Thanks for the link, Nausheen. I certainly feel this way: "I think many poets, myself included, are struggling with how to keep writing in the face of the environmental degradation that is looming over us and our children..." And I was glad to read this: "Poetry is extremely hardy—it was around before the alphabet and will outlast many kinds of human technology. I am robustly optimistic about poetry, but that is maybe the only thing I am optimistic about."

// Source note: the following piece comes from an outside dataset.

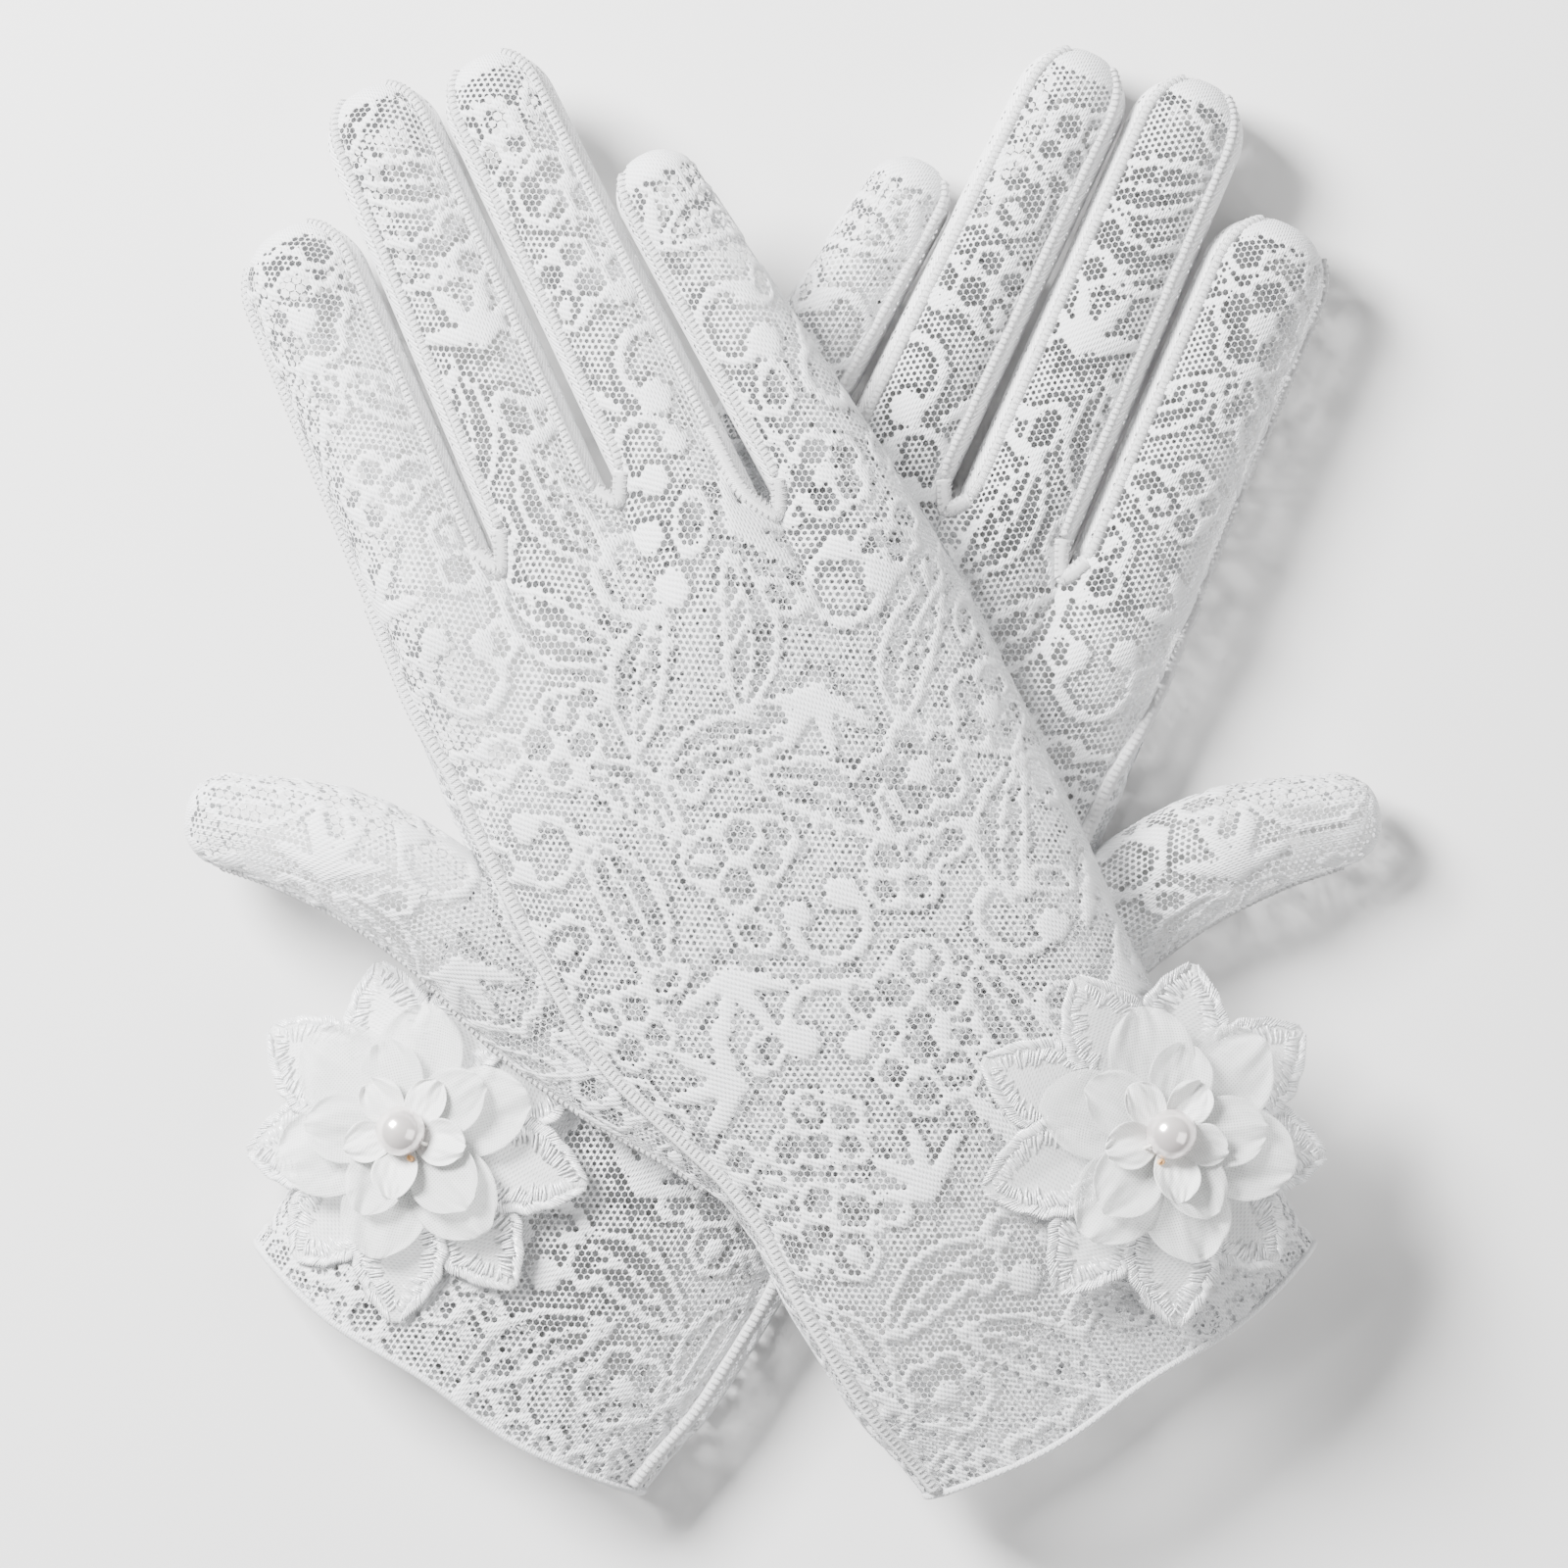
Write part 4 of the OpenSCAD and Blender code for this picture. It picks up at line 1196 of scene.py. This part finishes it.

Mark McDonnell 08-06-2019 06:32 AM

Thanks you Nausheen,

What a great interview. I really need to read more of her, I liked everything she said. I loved her ruminations on rhyme. Made me think of Heaney's 'Personal Helicon'


As a child, they could not keep me from wells
And old pumps with buckets and windlasses.
I loved the dark drop, the trapped sky, the smells
Of waterweed, fungus and dank moss.

One, in a brickyard, with a rotted board top.
I savoured the rich crash when a bucket
Plummeted down at the end of a rope.
So deep you saw no reflection in it.

A shallow one under a dry stone ditch
Fructified like any aquarium.
When you dragged out long roots from the soft mulch
A white face hovered over the bottom.

Others had echoes, gave back your own call
With a clean new music in it. And one
Was scaresome, for there, out of ferns and tall
Foxgloves, a rat slapped across my reflection.

Now, to pry into roots, to finger slime,
To stare, big-eyed Narcissus, into some spring
Is beneath all adult dignity. I rhyme
To see myself, to set the darkness echoing.

Susan McLean 08-06-2019 08:11 AM

Yes, Alicia always gives great interviews about poetry, and this one is no exception. They are little classics on the subject, full of memorable statements.